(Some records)
*-*-*
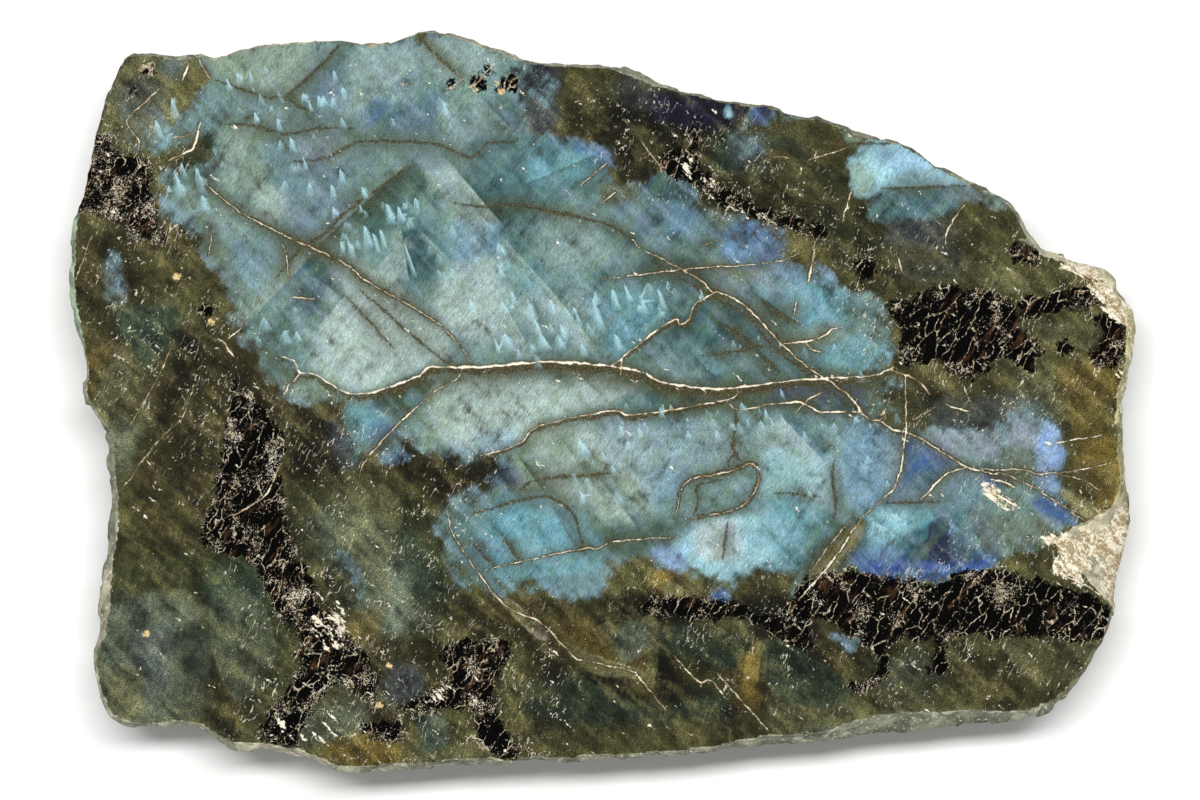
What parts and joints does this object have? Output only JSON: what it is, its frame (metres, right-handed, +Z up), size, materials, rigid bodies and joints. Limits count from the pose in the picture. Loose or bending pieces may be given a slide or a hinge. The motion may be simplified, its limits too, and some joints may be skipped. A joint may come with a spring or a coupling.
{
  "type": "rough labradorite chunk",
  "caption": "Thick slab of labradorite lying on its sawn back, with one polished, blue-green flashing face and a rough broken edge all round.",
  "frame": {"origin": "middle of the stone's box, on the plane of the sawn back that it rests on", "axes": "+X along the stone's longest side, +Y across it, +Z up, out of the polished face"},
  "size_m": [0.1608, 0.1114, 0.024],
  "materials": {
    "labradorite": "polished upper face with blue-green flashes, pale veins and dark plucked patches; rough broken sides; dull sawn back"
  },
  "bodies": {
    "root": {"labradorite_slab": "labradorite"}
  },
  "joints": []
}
*-*-*
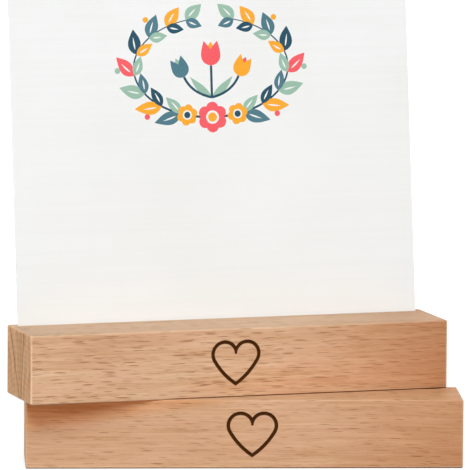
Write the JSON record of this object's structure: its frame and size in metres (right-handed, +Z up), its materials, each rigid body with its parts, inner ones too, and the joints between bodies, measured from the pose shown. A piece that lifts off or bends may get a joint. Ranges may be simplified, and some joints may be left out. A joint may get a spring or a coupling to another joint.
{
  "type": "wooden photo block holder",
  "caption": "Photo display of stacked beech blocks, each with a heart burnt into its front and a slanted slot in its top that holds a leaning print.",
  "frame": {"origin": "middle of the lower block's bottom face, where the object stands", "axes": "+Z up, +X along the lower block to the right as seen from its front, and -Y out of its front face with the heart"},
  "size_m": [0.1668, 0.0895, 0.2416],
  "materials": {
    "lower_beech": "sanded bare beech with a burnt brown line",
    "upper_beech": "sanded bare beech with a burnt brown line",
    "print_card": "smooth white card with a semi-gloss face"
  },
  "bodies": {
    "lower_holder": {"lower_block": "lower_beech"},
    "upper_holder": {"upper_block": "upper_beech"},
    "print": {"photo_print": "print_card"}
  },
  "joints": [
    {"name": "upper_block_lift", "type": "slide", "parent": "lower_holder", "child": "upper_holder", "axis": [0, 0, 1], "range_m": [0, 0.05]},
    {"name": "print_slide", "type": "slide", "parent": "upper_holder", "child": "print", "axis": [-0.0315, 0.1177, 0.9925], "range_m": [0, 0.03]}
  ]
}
*-*-*
Required work: Say how many lines in the records hold "this", with the number as the whole reply.

Result of the task: 2